Who’s doing our dirty work?

Eyal Press looks inside the daily lives of prison workers, drone warriors, and meatpackers.

“The powerless must do their own dirty work. The powerful have it done for them.” These words from James Baldwin provide an apt epigram for journalist Eyal Press’s powerful and convicting new book. Press reveals the hidden importance of dirty work for the functioning of society as we know it and questions the averted gaze of the powerful to the work being done in their name.

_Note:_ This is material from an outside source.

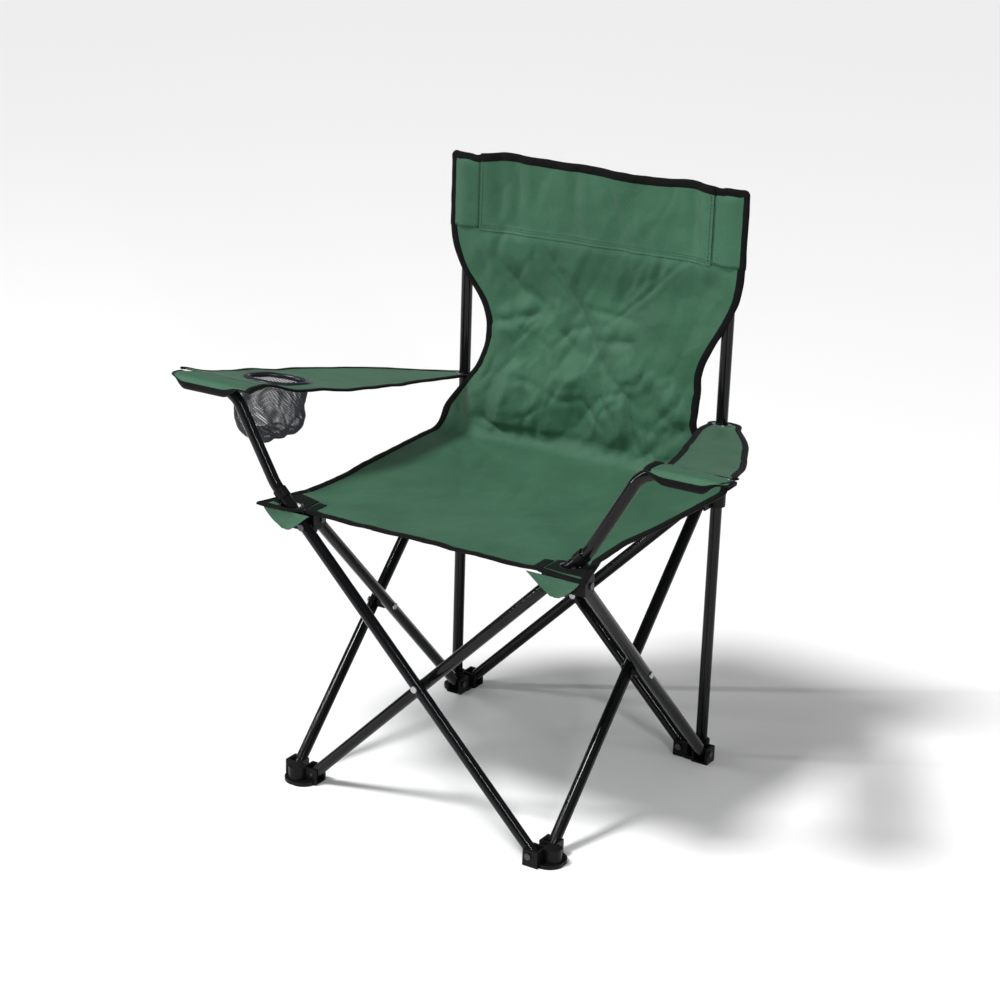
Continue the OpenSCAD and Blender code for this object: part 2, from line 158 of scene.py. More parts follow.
# the folds that show most, as (line, depth, width)
CREASES = [
    (back_line((-75, 690), (-45, 645), (-15, 600), (20, 545), (55, 500)), 5.5, 9),
    (back_line((-145, 665), (-115, 625), (-65, 600)), 4.0, 8),
    (back_line((-150, 573), (-110, 585), (-60, 600)), 3.6, 6),
    (back_line((-60, 600), (-50, 575), (-20, 555)), 3.0, 5),
    (back_line((-12, 612), (30, 607), (78, 604)), 2.6, 4),
    (back_line((138, 702), (75, 640), (15, 585)), 1.6, 3),
    (back_line((12, 570), (65, 575), (90, 515)), 3.8, 6),
    (back_line((62, 540), (75, 465), (98, 415)), 3.6, 5),
    (back_line((150, 512), (98, 458)), 3.2, 6),
    (back_line((160, 478), (118, 436)), 3.2, 6),
    (back_line((178, 452), (146, 425)), 2.4, 6),
    (back_line((-5, 487), (12, 470), (32, 452)), 2.6, 4),
    (back_line((-92, 498), (-84, 465), (-70, 430)), 2.6, 5),
    (back_line((-125, 560), (-118, 540), (-108, 520)), 2.4, 5),
    (back_line((-112, 502), (-72, 494)), 2.2, 4),
    (back_line((-168, 436), (-112, 412)), 2.6, 5),
    (back_line((20, 520), (28, 490), (50, 462)), 3.0, 5),
    (back_line((-40, 500), (-52, 470), (-46, 440)), 2.0, 6),
    (back_line((-125, 798), (-122, 760), (-118, 712)), 3.4, 8),
    (back_line((-35, 798), (-33, 760), (-28, 722)), 2.8, 7),
    (back_line((15, 796), (32, 745), (52, 698)), 2.6, 7),
    (back_line((146, 796), (150, 760), (158, 725)), 3.0, 7),
    (back_line((-90, 700), (-92, 670), (-80, 640)), 2.6, 7),
    (seat_line((-62, -32), (-110, 60), (-155, 130)), 1.5, 9),
    (seat_line((-78, 5), (-98, 90), (-104, 160)), 1.5, 7),
    (seat_line((-70, 5), (-86, 80)), 1.1, 5),
    (seat_line((-22, 92), (24, -45)), 1.3, 8),
    (seat_line((25, -55), (70, -10), (118, 35)), 1.3, 6),
    (seat_line((30, -90), (90, -60), (150, -20)), 0.9, 6),
]


def scattered(count, x_span, s_span, depth, width, length, lean):
    """Seeded short creases in one patch of the cloth."""
    made = []
    for _ in range(count):
        x = rng.uniform(-x_span, x_span)
        s = rng.uniform(*s_span)
        angle = rng.normal(lean, 0.75)
        reach = rng.uniform(0.4, 1.0) * length
        bend = rng.normal(0, 0.25)
        dx, ds = math.cos(angle) * reach / 2, math.sin(angle) * reach / 2
        made.append(([(x - dx, s - ds), (x - bend * ds, s + bend * dx), (x + dx, s + ds)],
                     rng.uniform(0.35, 1.0) * depth, rng.uniform(0.6, 1.3) * width))
    return made


CREASES += scattered(34, 165, (s_of_z(415), s_of_z(575)), 2.2, 4.5, 80, 1.2)
CREASES += scattered(20, 150, (s_of_z(560), s_of_z(700)), 1.8, 5.0, 90, 1.4)
CREASES += scattered(10, 165, (s_of_z(708), s_of_z(798)), 1.3, 5.0, 70, 1.5)
CREASES += scattered(26, 190, (20, S_BEND - 10), 0.9, 6.0, 110, 0.9)
CREASES += scattered(10, 190, (S_BEND - 70, S_BEND + 20), 1.3, 5.0, 70, 1.5)


def crumple(x, s, pitch, stretch, seed):
    """Crumpled cloth: tilted facets that meet along sharp creases, some raised and some sunk."""
    draw = np.random.default_rng(seed)
    total = np.zeros(x.shape)
    for sign in (1, -1):
        best = np.full(x.shape, -1e9)
        for i in range(int(500 / pitch) + 1):
            for j in range(int((S_TOP + 60) / (pitch * stretch)) + 1):
                cx = -250 + (i + draw.uniform(0, 1)) * pitch
                cs = -30 + (j + draw.uniform(0, 1)) * pitch * stretch
                height, slope_x, slope_s = draw.normal(0, 0.28), draw.normal(0, 0.42), draw.normal(0, 0.32)
                dx, ds = (x - cx) / pitch, (s - cs) / (pitch * stretch)
                best = np.maximum(best, height + slope_x * dx + slope_s * ds - 0.75 * (dx * dx + ds * ds))
        total += sign * best
    return total


def smoothstep(t):
    t = np.clip(t, 0, 1)
    return t * t * (3 - 2 * t)


def relief(x, s, u):
    """Height of the cloth off its flat shape, towards the sitter."""
    on_back = np.clip((s - S_BEND) / BEND_LEN, 0, 1)
    head = smoothstep((s - s_of_z(690)) / 24.0)
    h = np.zeros(x.shape)
    for line, depth, width in CREASES:
        h += 1.0 * crease(x, s, line, depth, width)
    lower = on_back * bump(s, s_of_z(478), 100)
    amount = 0.16 + 0.34 * on_back + 0.75 * lower - 0.12 * head
    lean = s + 0.35 * np.abs(x)
    h += amount * 13.0 * crumple(x, lean, 74.0, 1.55, 4)
    h += amount * 6.5 * crumple(x, s - 0.4 * x, 33.0, 1.5, 9)
    h += (0.15 + amount) * 1.0 * crumple(x, s, 15.0, 1.3, 12)
    h *= 0.2 + 0.8 * smoothstep((1 - np.abs(u)) / 0.16)
    # broad shape: the seat dips, the lower back bellies towards the sitter, the upper back hollows
    inside = 1 - u * u
    h -= (1 - on_back) * 8 * inside * np.sin(np.clip(s / S_BEND, 0, 1) * math.pi * 0.86 + 0.32)
    h += 9 * inside * on_back * bump(s, s_of_z(455), 84)
    h -= 15 * inside ** 1.4 * bump(s, s_of_z(618), 66)
    h -= 6.0 * head * smoothstep((STITCH_X - np.abs(x)) / 34.0)
    # the cloth is held flat where it runs on into the sleeves over the posts
    held = smoothstep((s - s_of_z(668)) / 32.0) * smoothstep((np.abs(x) - 146) / 30.0)
    return h * (1 - held)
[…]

He begins by looking backward to the journals of Everett Hughes, an American sociologist who visited Frankfurt in 1948. At dinner, enjoying the company of “liberal intellectual people,” Hughes was struck by the dissonance present in the conversation. One man spoke of the shame and pressure he felt to “join the party” as the Nazis rose to power—and in the very same breath stated that “the Jews, they were a problem . . . the lowest class of people” who would come to Germany and get rich off the jobs that should have gone to native-born Germans. Hughes’s dinner companions could not admit that the Nazis rose to power under their averted gazes as they unconsciously gave thanks that somehow “the Jewish problem” was being solved.

For Press, this is the nature of dirty work. It is the “unethical activity . . . delegated to certain agents and then conveniently disavowed” by society at large. He pushes readers to ask ourselves what kind of dirty work we avert our eyes from. Dirty work requires that “good people” are able to disavow responsibility for it, even as they benefit from it in their daily lives. It is often hidden, falling on undocumented immigrants, people of color, and women. It is reinforced by a lack of “the will to know” among the privileged even as it often causes significant harm to people, animals, and the environment.